We can do the same thing for the letters: I can choose any of the three letters to be the first one and any of the three letters to be the second one, but then the third letter has to be the same as the first. So, there are 3×3×1 = 9 possible three-piece palindromes for the letters portion. If you want to figure out how many possible letters portions there are total, you'll be able to choose any of the three numbers for any of the three spaces for a total of 3×3×3 = 27 possible letters portions.
(In case you need some help visualizing this, if the letters were a, b, and c, the nine possible palindromes would be aaa, aba, aca, bbb, bab, bcb, ccc, cac, and cbc.)

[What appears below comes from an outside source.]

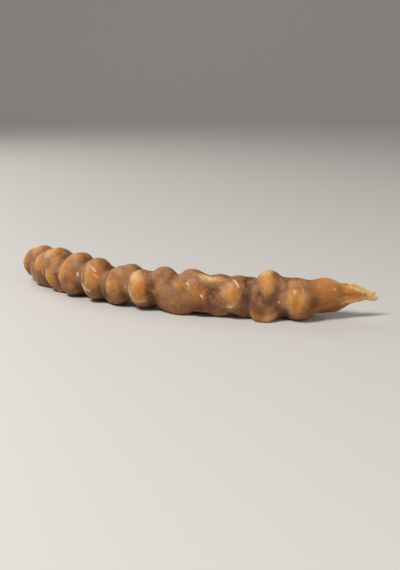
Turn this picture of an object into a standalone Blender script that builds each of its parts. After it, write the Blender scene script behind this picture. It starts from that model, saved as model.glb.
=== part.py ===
"""A churchkhela lying on a table.

Walnut halves are strung on a thread, dipped again and again in thickened grape must, and hung to dry. The
must sets as one tough skin that bulges over every walnut lobe. The strand lies in a gentle curl. At its drip
end the must is drawn out to a flat tongue, torn so that a flake of it sticks out. Its upper end is closed.

Metres, +Z up. +X runs along the strand towards the torn tip, -Y is the outer side of the curl, and the origin
is on the table, under the middle of the strand's bounding box.

A place on the strand is given as along, front and up: the distance along its axis from the tip of the flake,
the distance from the axis towards the outer side of the curl, and the distance above the axis.
"""

import math

import bmesh
import bpy
import numpy as np

MM = 0.001

# The strand as a whole
LENGTH = 0.300
AXIS_HEIGHT = 0.0135
TIP_RISE = 0.0016
TIP_RISE_START = 0.0460
TIP_RISE_END = 0.0120
TIP_HEADING = math.radians(-16.0)
CURL_PER_METRE = math.radians(250.0)
ROUTE_STEP = 0.0005

# The dried must between the walnuts
CORE_RADIUS = 0.0100
CORE_UP = 0.0007
CORE_DROP = 0.0014
CORE_DROP_START = 0.0460
CORE_DROP_END = 0.0280
BLEND = 0.0050
DRIP_START = 0.0168
DRIP_END = 0.0318
FLAT_START = 0.0120
FLAT_END = 0.0500
FLAT_HALF_WIDTH = 0.0024
THINNEST = 0.01
BLUNT_LENGTH = 0.0190

# The flat tongue at the drip end
TONGUE_START = 0.0092
TONGUE_HALF_LENGTH = 0.0145
TONGUE_HALF_HEIGHT = 0.0066
TONGUE_HALF_THICKNESS = 0.0022
TONGUE_TILT = math.radians(20.0)
TONGUE_ARCH = 0.0019
TONGUE_BLEND = 0.0036

# Walnut lobes that bulge on the outer side and the top: millimetres along, degrees round from the outer side
# towards the top, then in millimetres the reach from the axis, the half length along and the half width round
SHOWN_LOBES = (
    (38.0, 96.0, 13.0, 11.0, 9.0),
    (57.0, 96.0, 13.4, 11.0, 8.0),
    (55.0, 8.0, 16.0, 9.8, 12.0),
    (51.5, -36.0, 15.0, 8.4, 9.0),
    (73.0, 80.0, 18.7, 8.6, 9.5),
    (73.5, 40.0, 14.6, 7.4, 8.0),
    (76.5, -40.0, 20.4, 8.0, 8.5),
    (94.0, 96.0, 13.7, 6.8, 8.0),
    (96.0, 14.0, 15.6, 9.4, 10.5),
    (106.5, 76.0, 14.2, 7.0, 8.5),
    (108.0, -62.0, 13.8, 9.0, 8.5),
    (118.5, 18.0, 15.0, 10.5, 12.5),
    (125.5, 74.0, 16.9, 9.0, 10.0),
    (133.0, -46.0, 16.8, 9.6, 9.5),
    (143.0, 18.0, 12.9, 9.5, 10.0),
    (146.5, 80.0, 16.5, 8.0, 10.0),
    (160.0, 12.0, 16.4, 9.4, 12.5),
    (173.0, 80.0, 15.7, 7.8, 10.0),
    (179.0, 6.0, 15.6, 9.4, 12.5),
    (199.0, 18.0, 16.6, 10.0, 13.5),
    (204.0, 82.0, 15.6, 8.6, 10.0),
    (222.0, 88.0, 17.2, 8.0, 10.5),
    (222.0, 14.0, 16.2, 10.6, 14.0),
    (242.0, -14.0, 15.4, 9.4, 11.5),
    (249.5, 82.0, 16.6, 9.8, 11.0),
    (257.0, 26.0, 15.8, 9.0, 11.0),
    (266.0, -34.0, 15.4, 8.6, 10.5),
    (272.0, 66.0, 15.0, 8.8, 10.5),
    (281.5, 8.0, 13.6, 8.4, 10.0),
)

# Lobes of the same walnuts on the inner side of the curl, and underneath, where the strand rests on them
FAR_LOBE_START = 0.052
FAR_LOBE_SPACING = 0.0185
FAR_LOBE_ANGLES = (150.0, 212.0)
FAR_LOBE_REACH = (0.0136, 0.0174)
UNDER_LOBE_ANGLES = (258.0, 284.0)
UNDER_LOBE_REACH = (0.0134, 0.0146)
LOBE_HALF_LENGTH = (0.0078, 0.0094)
LOBE_HALF_WIDTH = (0.0088, 0.0112)
LOBE_DEPTH = 0.0085
LOBE_RANGE = 0.0200
SEED = 7

# The flake of torn must: its outline in millimetres, along and up
FLAKE_OUTLINE = (
    (22.0, 6.2),
    (16.9, 8.2),
    (12.4, 5.6),
    (7.9, 3.3),
    (5.0, 2.5),
    (3.0, 2.3),
    (1.9, 0.7),
    (3.1, -0.6),
    (0.0, -1.9),
    (0.5, -3.7),
    (3.0, -4.7),
    (5.7, -4.3),
    (9.0, -3.6),
    (16.0, -1.5),
    (22.0, 1.0),
)
FLAKE_FRONT = -0.0014
FLAKE_THICKNESS = 0.0016

# Fineness of the solid
RINGS = 152
SIDES = 30
END_CROWDING = 0.35
SEARCH_RADIUS = 0.024
HALVINGS = 14
SHARP_ANGLE = math.radians(70.0)

MUST_COLOUR = (0.33, 0.15, 0.055, 1.0)
MUST_ROUGHNESS = 0.42


def clear_scene():
    for obj in list(bpy.data.objects):
        bpy.data.objects.remove(obj, do_unlink=True)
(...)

Now, let's figure out how many license plates have three-piece palindromes. Each of the 25 numbers-portion three-piece palindromes can be matched with each of the 27 total letters portions for a total of 25×27 = 675 license plates with numbers-portion three-piece palindromes. Each of the 9 letters-portion three-piece palindromes can be matched with each of the 125 total numbers portions for a total of 9×125 = 1125 license plates with letters-portion three-piece palindromes.
That's a grand total of 675 + 1125 = 1800 license plates with three-piece palindromes. But we double-counted some plates! Anything with both a numbers-portion palindrome and a letters-portion palindrome (like 121 aba) was counted two times, once with the numbers-portion three-piece palindromes and once with the letters-portion three-piece palindromes. So, we need to figure out how many license plates there are with double three-piece palindromes and subtract them from the set. There are 25 numbers-portion three-piece palindromes, each of which could be matched with each of the 9 letters-portion three-piece palindromes to create 25×9 = 225 license plates with double three-piece palindromes.
That leaves us with a final total of 1800 - 225 = 1575 license plates with at least one three-piece palindrome.